Blog

Stateless Kafka Brokers | Architecture Pattern for Elastic Streaming

Most platform teams already know what good cloud elasticity feels like. A Deployment loses a pod, Kubernetes starts another one, and the application keeps serving traffic because durable state lives somewhere else. The compute instance matters while it is running, but the system does not depend on that exact instance surviving.

Kafka has not traditionally behaved that way. A broker is not only a request handler. It owns local partition logs, participates in replica placement, serves leaders and followers, and carries disk capacity that directly shapes whether the cluster can scale, drain, or recover. When a broker disappears, the question is not only "can another process start?" The real question is "where is the data that broker was responsible for?"

That is why the phrase stateless Kafka brokers needs a careful definition. It does not mean brokers have zero runtime state. Brokers still manage client connections, request queues, metadata caches, leadership responsibilities, buffers, metrics, and in-flight work. It means the durable record state of the Kafka log is no longer bound to broker-local disks. Once durable data lives in shared storage, a broker can become a replaceable compute unit instead of a storage owner with a network endpoint attached.

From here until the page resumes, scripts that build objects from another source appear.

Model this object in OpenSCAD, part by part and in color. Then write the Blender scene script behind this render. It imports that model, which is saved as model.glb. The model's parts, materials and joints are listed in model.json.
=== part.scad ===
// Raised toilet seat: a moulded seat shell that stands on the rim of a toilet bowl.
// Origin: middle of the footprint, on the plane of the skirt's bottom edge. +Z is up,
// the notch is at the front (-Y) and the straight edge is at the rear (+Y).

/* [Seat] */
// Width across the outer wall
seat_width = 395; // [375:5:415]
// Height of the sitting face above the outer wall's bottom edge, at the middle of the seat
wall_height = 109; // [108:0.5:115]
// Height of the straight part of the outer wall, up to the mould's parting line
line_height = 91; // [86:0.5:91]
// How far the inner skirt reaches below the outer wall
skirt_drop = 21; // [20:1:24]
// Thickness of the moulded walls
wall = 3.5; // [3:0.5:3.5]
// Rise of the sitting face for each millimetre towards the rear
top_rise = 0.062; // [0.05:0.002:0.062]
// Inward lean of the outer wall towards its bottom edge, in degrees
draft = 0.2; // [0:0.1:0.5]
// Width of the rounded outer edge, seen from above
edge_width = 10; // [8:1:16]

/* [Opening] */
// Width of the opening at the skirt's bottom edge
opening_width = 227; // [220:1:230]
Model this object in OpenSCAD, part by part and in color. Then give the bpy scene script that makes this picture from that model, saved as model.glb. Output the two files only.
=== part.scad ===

Stateful vs stateless Kafka broker architecture

This distinction sounds small until you operate Kafka under changing load. Traditional Kafka can add brokers, but adding brokers does not automatically make the cluster elastic. The slow part is moving partition data and rebalancing responsibility without destabilizing the workload. Stateless brokers change the unit of movement: instead of copying durable logs from one machine to another, the system updates which broker serves which partition over shared storage.

Why Traditional Kafka Brokers Are Stateful

Kafka's original architecture is elegant because it makes the partition log the core abstraction. A topic is split into partitions; each partition is an ordered log; each partition has a leader and replicas; producers and consumers talk to the broker that owns the relevant leader. Apache Kafka's documentation describes this distribution model directly: partitions are spread across servers, each server handles a share of partitions, and each partition is replicated across configurable servers for fault tolerance.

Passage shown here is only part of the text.